Request
All lines from the line containing "Describe how this" up to and including the last line of the listing below should be echoed exactly; no other lines belong in the response.

Extracted records
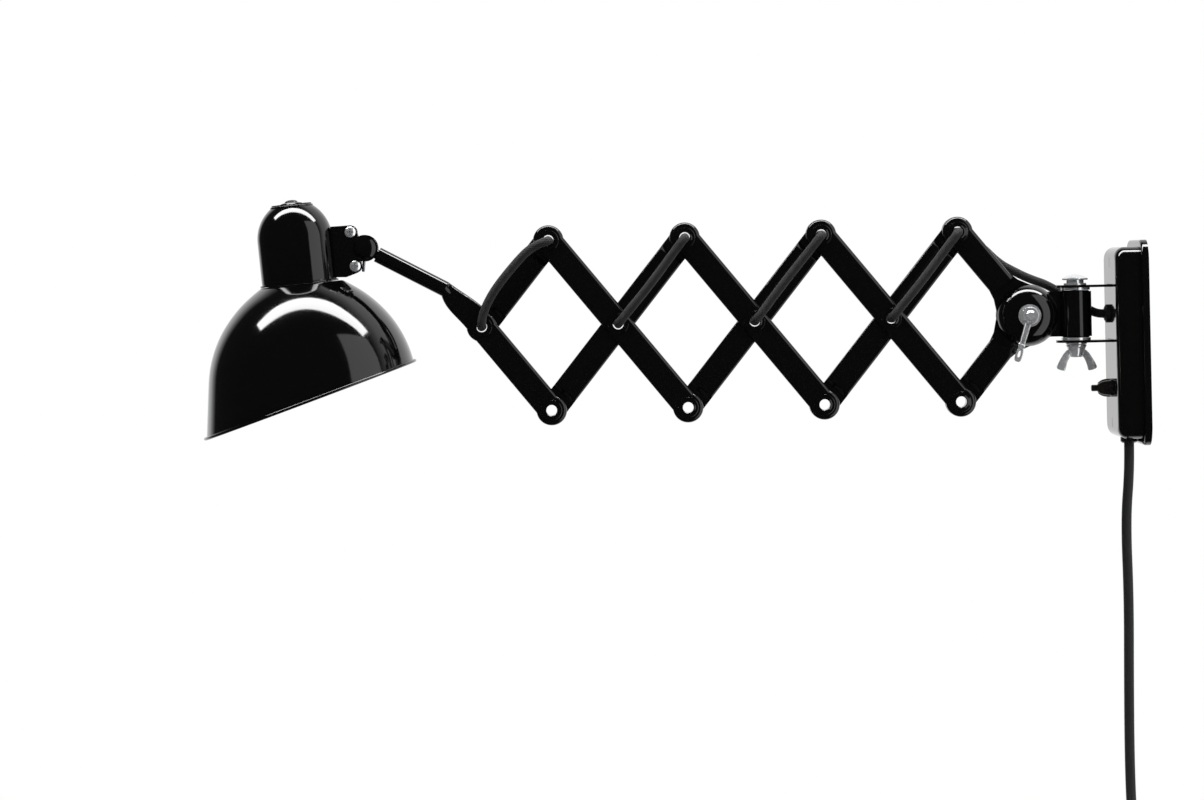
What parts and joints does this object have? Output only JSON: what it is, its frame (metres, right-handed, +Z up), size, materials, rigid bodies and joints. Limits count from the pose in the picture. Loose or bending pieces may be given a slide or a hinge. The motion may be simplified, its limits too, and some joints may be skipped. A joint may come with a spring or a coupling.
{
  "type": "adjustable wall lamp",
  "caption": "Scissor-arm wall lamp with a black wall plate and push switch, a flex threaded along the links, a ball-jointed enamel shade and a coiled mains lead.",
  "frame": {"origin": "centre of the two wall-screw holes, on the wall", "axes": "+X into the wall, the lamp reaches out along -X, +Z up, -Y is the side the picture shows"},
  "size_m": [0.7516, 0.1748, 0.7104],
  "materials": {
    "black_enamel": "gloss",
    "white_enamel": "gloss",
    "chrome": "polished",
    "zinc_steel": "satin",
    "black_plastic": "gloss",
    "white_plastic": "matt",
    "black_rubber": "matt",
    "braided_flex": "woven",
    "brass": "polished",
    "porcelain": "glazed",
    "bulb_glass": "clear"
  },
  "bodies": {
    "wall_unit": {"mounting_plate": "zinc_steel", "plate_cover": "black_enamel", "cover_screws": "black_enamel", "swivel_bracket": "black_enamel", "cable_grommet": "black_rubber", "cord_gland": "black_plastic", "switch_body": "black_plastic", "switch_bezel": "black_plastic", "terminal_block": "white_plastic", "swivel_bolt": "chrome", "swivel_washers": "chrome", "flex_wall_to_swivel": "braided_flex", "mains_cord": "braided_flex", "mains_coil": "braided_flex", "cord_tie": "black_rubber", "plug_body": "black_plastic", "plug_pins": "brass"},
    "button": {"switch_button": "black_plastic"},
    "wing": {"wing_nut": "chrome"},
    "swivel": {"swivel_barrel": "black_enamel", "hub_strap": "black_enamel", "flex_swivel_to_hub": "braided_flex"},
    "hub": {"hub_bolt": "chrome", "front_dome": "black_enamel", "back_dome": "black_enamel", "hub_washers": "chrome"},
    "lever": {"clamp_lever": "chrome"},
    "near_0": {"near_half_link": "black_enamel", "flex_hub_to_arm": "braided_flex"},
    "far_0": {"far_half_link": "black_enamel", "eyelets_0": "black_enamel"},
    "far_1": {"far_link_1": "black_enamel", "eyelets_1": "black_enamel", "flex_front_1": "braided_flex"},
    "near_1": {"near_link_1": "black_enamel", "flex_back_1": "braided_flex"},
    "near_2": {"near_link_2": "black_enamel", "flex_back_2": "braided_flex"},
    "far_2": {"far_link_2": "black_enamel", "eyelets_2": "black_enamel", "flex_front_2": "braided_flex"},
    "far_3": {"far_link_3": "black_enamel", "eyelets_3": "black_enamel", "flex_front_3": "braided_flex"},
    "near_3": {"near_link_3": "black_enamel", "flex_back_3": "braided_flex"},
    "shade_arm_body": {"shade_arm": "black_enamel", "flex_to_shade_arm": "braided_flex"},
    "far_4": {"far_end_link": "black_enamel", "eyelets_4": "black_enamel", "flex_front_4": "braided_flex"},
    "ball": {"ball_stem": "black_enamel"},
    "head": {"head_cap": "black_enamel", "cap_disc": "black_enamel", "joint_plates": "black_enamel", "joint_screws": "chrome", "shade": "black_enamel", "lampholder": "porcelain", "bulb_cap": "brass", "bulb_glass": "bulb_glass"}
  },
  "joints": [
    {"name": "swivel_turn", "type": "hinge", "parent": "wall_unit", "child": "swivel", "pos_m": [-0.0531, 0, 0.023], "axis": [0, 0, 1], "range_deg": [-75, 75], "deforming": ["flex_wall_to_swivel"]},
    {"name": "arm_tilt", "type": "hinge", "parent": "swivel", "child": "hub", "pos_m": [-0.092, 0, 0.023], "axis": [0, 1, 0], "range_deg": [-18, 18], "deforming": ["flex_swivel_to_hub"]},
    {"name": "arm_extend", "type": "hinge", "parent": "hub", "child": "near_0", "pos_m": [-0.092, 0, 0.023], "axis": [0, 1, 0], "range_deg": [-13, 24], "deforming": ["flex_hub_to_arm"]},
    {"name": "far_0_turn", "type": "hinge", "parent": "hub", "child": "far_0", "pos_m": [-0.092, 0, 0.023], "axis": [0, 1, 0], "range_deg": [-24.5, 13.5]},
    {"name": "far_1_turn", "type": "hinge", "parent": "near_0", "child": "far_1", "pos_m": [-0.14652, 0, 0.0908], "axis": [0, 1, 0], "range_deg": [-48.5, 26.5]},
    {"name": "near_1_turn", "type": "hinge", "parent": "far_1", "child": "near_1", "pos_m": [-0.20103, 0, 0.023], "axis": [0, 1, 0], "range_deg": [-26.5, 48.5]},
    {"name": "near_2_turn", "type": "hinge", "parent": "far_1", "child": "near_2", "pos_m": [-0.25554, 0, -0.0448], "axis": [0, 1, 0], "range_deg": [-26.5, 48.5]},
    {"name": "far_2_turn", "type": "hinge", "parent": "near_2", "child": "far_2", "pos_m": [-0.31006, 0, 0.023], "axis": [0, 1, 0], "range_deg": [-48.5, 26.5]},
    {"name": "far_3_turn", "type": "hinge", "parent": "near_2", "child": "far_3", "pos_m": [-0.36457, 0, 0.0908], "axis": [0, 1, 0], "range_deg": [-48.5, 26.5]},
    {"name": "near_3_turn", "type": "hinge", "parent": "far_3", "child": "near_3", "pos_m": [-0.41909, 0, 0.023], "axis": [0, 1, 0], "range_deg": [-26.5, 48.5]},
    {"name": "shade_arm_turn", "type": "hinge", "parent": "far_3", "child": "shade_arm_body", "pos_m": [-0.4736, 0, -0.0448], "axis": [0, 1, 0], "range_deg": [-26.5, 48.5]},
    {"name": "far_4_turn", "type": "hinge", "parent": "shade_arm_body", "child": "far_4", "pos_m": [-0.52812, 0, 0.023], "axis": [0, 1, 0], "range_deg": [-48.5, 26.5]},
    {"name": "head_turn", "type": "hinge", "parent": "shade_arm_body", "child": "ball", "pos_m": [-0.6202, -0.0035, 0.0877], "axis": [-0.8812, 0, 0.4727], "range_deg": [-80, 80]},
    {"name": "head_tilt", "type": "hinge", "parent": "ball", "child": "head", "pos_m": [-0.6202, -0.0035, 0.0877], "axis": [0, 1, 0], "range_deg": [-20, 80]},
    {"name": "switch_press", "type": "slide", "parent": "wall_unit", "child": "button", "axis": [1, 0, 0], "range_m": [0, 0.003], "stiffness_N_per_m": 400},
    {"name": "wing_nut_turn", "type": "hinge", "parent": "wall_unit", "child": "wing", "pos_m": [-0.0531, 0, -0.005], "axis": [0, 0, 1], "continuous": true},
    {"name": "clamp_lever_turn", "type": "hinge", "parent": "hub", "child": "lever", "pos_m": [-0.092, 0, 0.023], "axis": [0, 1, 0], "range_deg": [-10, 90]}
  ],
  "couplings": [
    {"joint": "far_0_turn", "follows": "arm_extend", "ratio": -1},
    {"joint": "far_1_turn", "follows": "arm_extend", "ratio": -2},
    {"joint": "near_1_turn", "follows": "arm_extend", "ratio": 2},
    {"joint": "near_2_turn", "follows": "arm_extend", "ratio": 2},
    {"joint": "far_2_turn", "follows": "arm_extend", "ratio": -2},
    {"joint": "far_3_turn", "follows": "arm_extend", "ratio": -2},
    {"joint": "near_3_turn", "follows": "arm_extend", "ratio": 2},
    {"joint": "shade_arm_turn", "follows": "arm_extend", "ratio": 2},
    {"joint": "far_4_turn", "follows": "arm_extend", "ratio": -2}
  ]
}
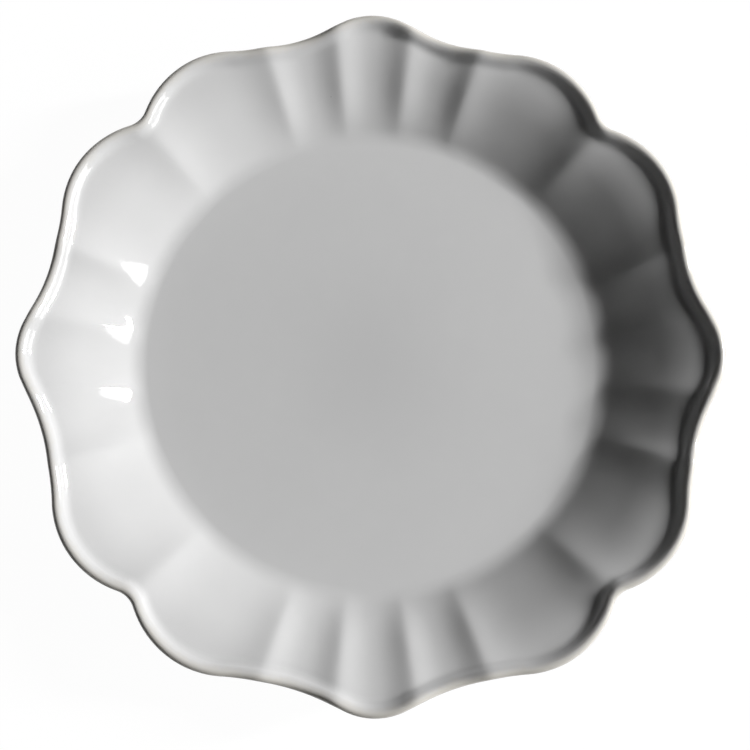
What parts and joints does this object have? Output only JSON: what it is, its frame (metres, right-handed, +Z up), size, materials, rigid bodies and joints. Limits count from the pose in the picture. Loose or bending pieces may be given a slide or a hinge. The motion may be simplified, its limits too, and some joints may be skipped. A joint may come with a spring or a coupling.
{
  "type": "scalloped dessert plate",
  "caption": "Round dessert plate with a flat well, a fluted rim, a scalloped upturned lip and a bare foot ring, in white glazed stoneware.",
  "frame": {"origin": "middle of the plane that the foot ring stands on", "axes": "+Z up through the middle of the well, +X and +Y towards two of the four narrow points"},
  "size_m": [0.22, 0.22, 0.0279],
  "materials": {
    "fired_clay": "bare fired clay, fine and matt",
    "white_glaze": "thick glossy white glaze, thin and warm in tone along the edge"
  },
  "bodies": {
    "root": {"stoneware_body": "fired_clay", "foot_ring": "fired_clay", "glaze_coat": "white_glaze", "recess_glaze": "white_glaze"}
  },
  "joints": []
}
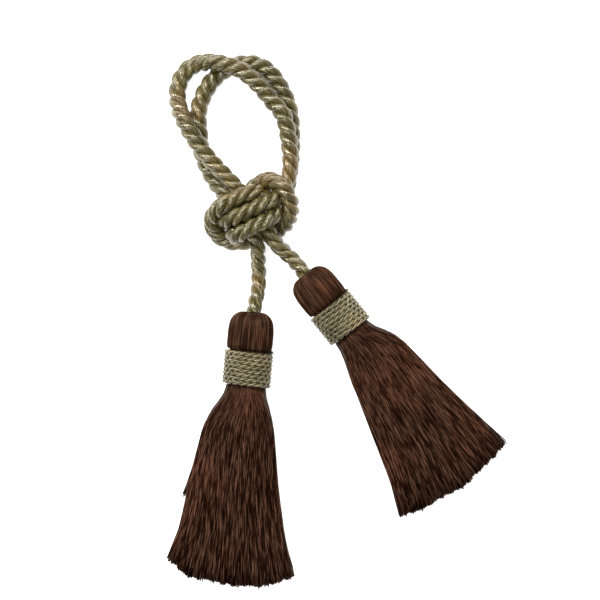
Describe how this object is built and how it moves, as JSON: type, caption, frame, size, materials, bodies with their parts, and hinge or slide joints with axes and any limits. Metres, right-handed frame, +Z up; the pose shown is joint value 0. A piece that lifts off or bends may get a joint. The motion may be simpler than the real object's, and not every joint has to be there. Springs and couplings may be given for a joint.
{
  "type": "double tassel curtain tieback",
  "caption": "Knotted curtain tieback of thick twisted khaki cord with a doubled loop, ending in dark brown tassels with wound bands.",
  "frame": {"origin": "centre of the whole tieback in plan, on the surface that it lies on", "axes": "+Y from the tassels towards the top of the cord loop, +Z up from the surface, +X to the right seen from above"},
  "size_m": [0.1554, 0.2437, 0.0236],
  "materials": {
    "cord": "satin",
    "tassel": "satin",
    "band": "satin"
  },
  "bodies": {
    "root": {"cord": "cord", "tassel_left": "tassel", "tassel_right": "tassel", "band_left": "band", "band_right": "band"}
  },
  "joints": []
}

Written response
Describe how this object is built and how it moves, as JSON: type, caption, frame, size, materials, bodies with their parts, and hinge or slide joints with axes and any limits. Metres, right-handed frame, +Z up; the pose shown is joint value 0. A piece that lifts off or bends may get a joint. The motion may be simpler than the real object's, and not every joint has to be there. Springs and couplings may be given for a joint.
{
  "type": "double tassel curtain tieback",
  "caption": "Knotted curtain tieback of thick twisted khaki cord with a doubled loop, ending in dark brown tassels with wound bands.",
  "frame": {"origin": "centre of the whole tieback in plan, on the surface that it lies on", "axes": "+Y from the tassels towards the top of the cord loop, +Z up from the surface, +X to the right seen from above"},
  "size_m": [0.1554, 0.2437, 0.0236],
  "materials": {
    "cord": "satin",
    "tassel": "satin",
    "band": "satin"
  },
  "bodies": {
    "root": {"cord": "cord", "tassel_left": "tassel", "tassel_right": "tassel", "band_left": "band", "band_right": "band"}
  },
  "joints": []
}